With orchestrated pull payments, the workflow changes shape. The business is no longer asking the user to perform a payment action each cycle. The user approves a mandate once, with clear limits. The system executes collection on schedule. If an execution fails, it follows defined rules. If it succeeds, it emits a clean signal that downstream systems can trust.

That single shift has second-order effects. Revenue becomes more predictable because collection is not dependent on repeated user action. Finance gets cleaner reconciliation because the payment system emits structured outcomes instead of leaving teams to infer intent from transfers. Product teams stop treating billing edge cases as core features. Support volume drops because renewals are not a manual loop.

This is why the next generation of stablecoin payments is not going to be won by “accept stablecoins” buttons. It will be won by orchestration. By systems that make repeatable execution normal, and make payment operations look like software, not like coordination.

Final say

Stablecoins solved an important part of payments. They made settlement faster, cheaper, and global by default. That is real progress.

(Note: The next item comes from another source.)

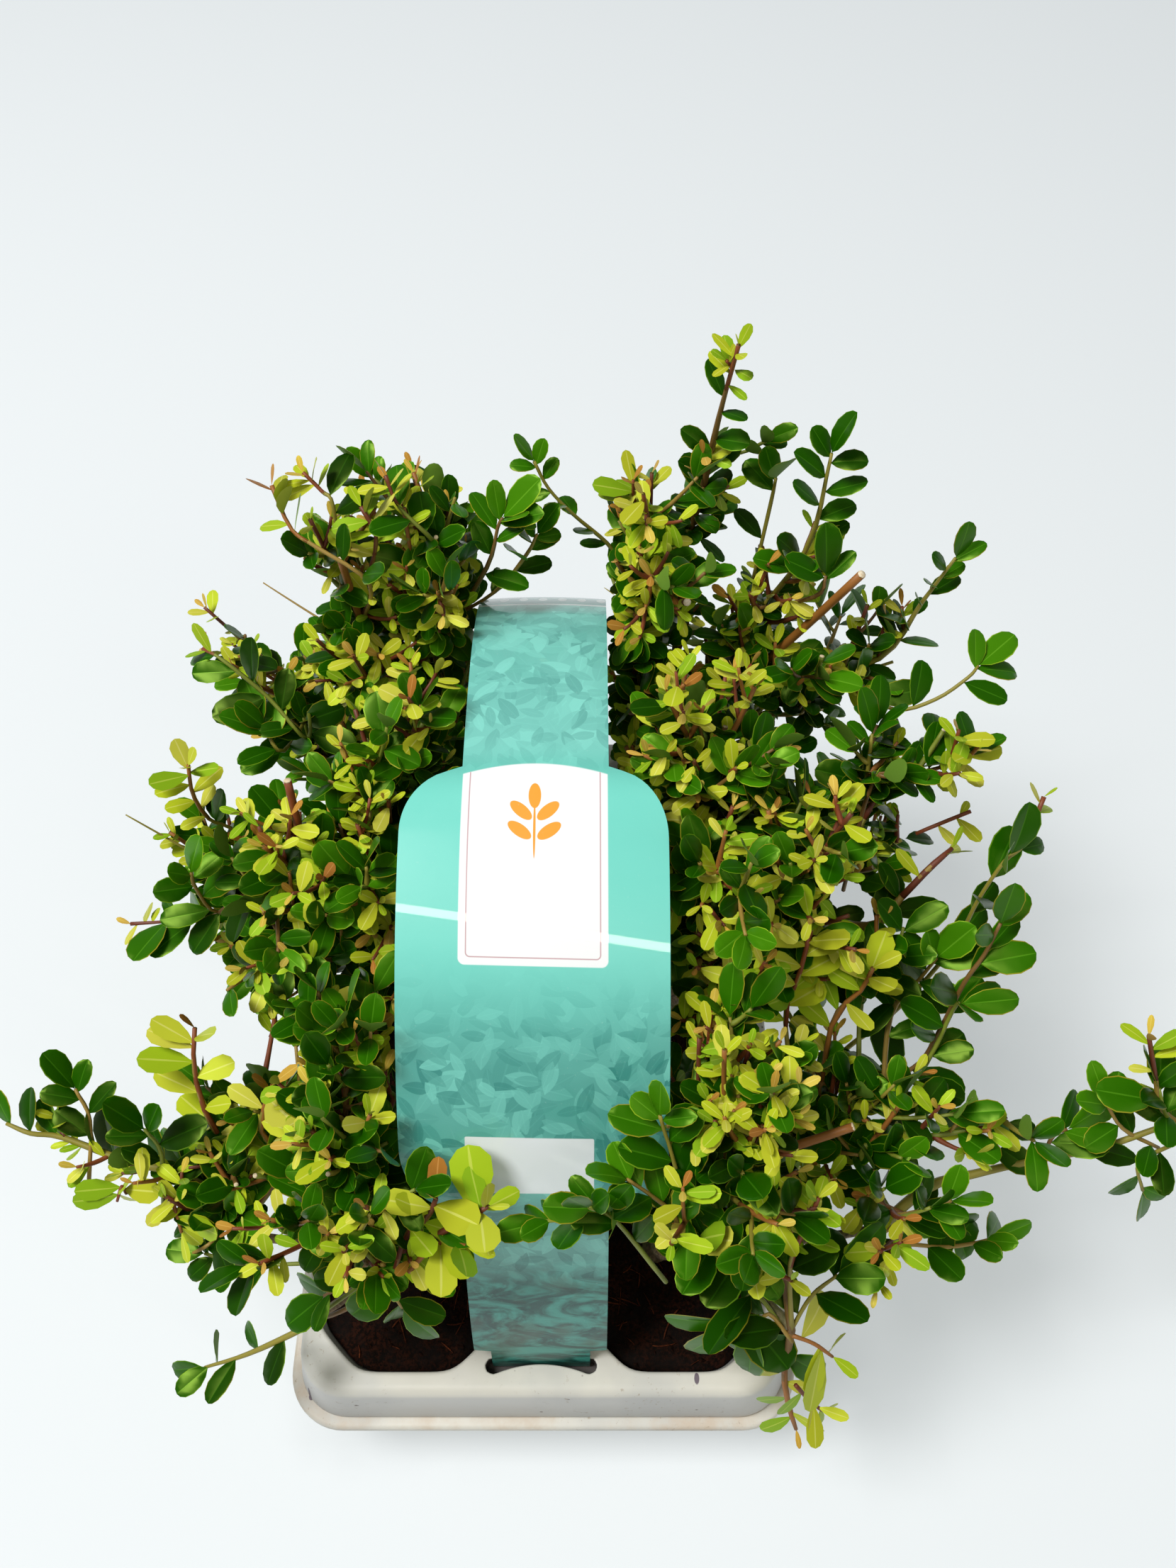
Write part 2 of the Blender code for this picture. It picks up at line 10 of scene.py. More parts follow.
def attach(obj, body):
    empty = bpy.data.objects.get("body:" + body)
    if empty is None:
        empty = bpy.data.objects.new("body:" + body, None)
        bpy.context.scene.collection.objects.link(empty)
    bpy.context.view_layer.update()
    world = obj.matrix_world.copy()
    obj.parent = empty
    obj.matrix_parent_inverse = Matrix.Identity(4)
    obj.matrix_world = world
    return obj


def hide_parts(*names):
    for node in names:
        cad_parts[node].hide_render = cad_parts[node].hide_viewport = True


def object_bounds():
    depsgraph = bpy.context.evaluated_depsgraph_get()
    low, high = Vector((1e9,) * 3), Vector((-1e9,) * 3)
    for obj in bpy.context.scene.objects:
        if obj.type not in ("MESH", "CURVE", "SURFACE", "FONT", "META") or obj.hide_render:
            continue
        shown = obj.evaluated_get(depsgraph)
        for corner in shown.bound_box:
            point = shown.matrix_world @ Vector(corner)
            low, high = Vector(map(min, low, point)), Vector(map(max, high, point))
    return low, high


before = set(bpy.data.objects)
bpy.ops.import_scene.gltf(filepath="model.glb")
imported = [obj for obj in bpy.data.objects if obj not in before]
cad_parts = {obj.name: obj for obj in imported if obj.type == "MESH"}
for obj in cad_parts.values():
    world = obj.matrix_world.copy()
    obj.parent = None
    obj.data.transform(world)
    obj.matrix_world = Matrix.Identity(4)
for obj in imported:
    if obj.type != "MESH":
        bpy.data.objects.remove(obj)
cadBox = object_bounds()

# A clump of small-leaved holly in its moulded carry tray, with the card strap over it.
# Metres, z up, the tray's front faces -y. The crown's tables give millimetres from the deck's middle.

up = np.array([0.0, 0.0, 1.0])

# Helpers for shapes

# each row scaled to length one
def unit(rows):
    return rows / np.maximum(np.linalg.norm(rows, axis=-1, keepdims=True), 1e-12)


# smooth random heights from -1 to 1: random values on a cubic lattice, eased between its corners
def softNoise(points, size, seed):
    lattice = np.random.default_rng(seed).uniform(-1, 1, (32, 32, 32))
    place = np.asarray(points) / size
    corner = np.floor(place).astype(int)
    ease = place - corner
    ease = ease * ease * (3 - 2 * ease)
    total = np.zeros(place.shape[:-1])
    for number in range(8):
        step = np.array([number & 1, number >> 1 & 1, number >> 2 & 1])
        share = np.where(step == 1, ease, 1 - ease).prod(axis=-1)
        index = (corner + step) % 32
        total += share * lattice[index[..., 0], index[..., 1], index[..., 2]]
    return total


# faces of a grid whose points run along the columns first; a wrapped one joins its last column to its first
def gridFaces(rows, columns, wrap=False):
    row = np.arange(rows - 1)[:, None] * columns
    column = np.arange(columns if wrap else columns - 1)[None]
    after = (column + 1) % columns
    corners = [row + column, row + after, row + columns + after, row + columns + column]
    return np.stack(corners, -1).reshape(-1, 4)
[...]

But most businesses do not experience payments as settlement. They experience payments as execution. Collection that happens on time. Renewals that do not require chasing. Failures that recover predictably. Reconciliation that is clean enough to trust. Those are orchestration problems.

That is why stablecoin payments are close, but not complete. The missing layer is the one that turns transfers into workflows. Pull payments, mandates, and programmable execution are not add-ons. They are the primitives that make stablecoins usable for recurring revenue in production.

If you are already using stablecoins and still running billing through manual coordination, that is the gap to focus on. Not a faster rail. A better system.